In this morning’s stake, we get some baseball news, including Dominic Moreno returning and excelling his senior year, plus, we’ve got links to lists of ranking of football things.
Photo via Charles Henry @ Flickr.
Around and About
New Campus Pictures. Via TTURed at Totally Texas Tech we’ve got some new campus photos.
Moreno Returns and Excels. LAJ’s Nicholas Talbot writes about pitcher Dominic Moreno, who returned for his senior year:
Moreno ended the regular season with a 2.01 ERA, a 1.29 WHIP and a team-leading seven saves, serving primarily was the team’s closer this season. He has also struck out an incredible 68 batters in 53 1/3 innings — a rate of 11.48 per nine innings.
“He has been as advertised and the really neat thing to see is a player who comes back as a senior and is even better than they were as a junior,” Texas Tech coach Tim Tadlock said. “It is not every day guys who are juniors come back and improve their status for what is to follow this.”
Burleson Heating Up. Also from LAJ’s Nicholas Talbot is about second baseman Bryant Burleson, who has emerged out of a slump to be a terrific hitter.
Defensive Line Rankings. The ESPN Big 12 Blog Bros have their post-spring defensive lien rankings and as you might imagine, Texas Tech is pretty far down the list:
8. Texas Tech (8): There’s cautious optimism in Lubbock about the defensive line, which has a chance to be much improved in Davis Gibbs’ 4-3 scheme after a disastrous 2014 showing. Ends Pete Robertson and Branden Jackson could together total 20-plus sacks. But the key will be the tackles, where the Red Raiders will be leaning on former juco transfers Rika Levi and Keland McElrath, who underwhelmed last year. Both will be pushed by ballyhooed true freshman Breiden Fehoko, who Gibbs already has stated will play a pivotal role in the fall.

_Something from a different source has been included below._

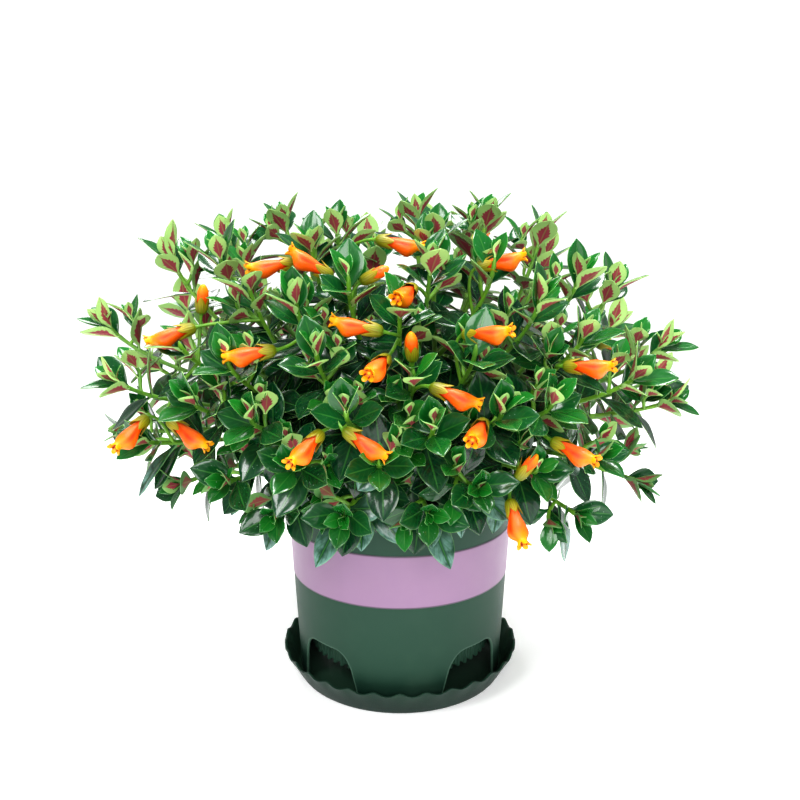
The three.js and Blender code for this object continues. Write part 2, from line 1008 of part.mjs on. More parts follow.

Big Shoes to Fill. ESPN’s Brandon Chatmon is looking at each team’s best player to replace and for Texas Tech it was Bradley Marquez:
Candidates: Junior Dylan Cantrell, junior Reginald Davis, junior Devin Lauderdale. Kliff Kingsbury should feel pretty confident he can replace Marquez’s production between Cantrell, Davis, Lauderdale and the incoming freshman receivers. There’s good competition at the position and the Red Raiders have a good track record of replacing receivers, so Tech should end up just fine at receiver.
Eh, I don’t know if I’d count Lauderdale as he plays the opposite side, but we are talking about production and he could fill that role. Still sorta waiting to find out with Reginald Davis, although I’m guessing that if we haven’t heard any news, there may not be a lot happening. As an aside, Davis is a star student as well.
Recruiting Scorecard. Also from ESPN (they’re busy) we have an update for the list of commits in the Big 12. Texas Tech sits at 8, which is tied for most in the Big 12, but doesn’t have any of ESPN’s top 300 players.
Ranking in Texas. The DMN is ranking the position groups and after the quarterback ranking, I lost interest and forgot that they also ranked the running backs with Texas Tech at #3, wide receivers with Texas Tech at #4 and offensive line with Texas Tech at #4.
Ranking the Running Backs. Sports on Earth’s Matt Brown ranks the running backs coming into this year and has DeAndre Washington at #20, which is just one step ahead of Shock Linwood and three spots behind Aaron Green at TCU. The guy that still gives me nightmares, Samaje Perine at Oklahoma, is at #6. Here’s the blurb on DeAndre:
20. DeAndre Washington, Texas Tech. Running backs can struggle to earn recognition in air raid systems, and Washington is no exception. Still, with musical chairs at quarterback continuing under Kliff Kingsbury, the 5-foot-8 Washington proved to be a valuable weapon for the Red Raiders. Texas Tech running backs have to make their mark in the passing game, and Washington did just that: He caught 30 passes for 328 yards and two touchdowns, on top of running 188 times for 1,103 yards and two TDs. In 2002, as Texas Tech’s quarterback, Kingsbury hit tailback Taurean Henderson for a team-high 98 receptions. Washington won’t match those numbers, but he does have a chance to emerge as one of the most complete running backs in college football.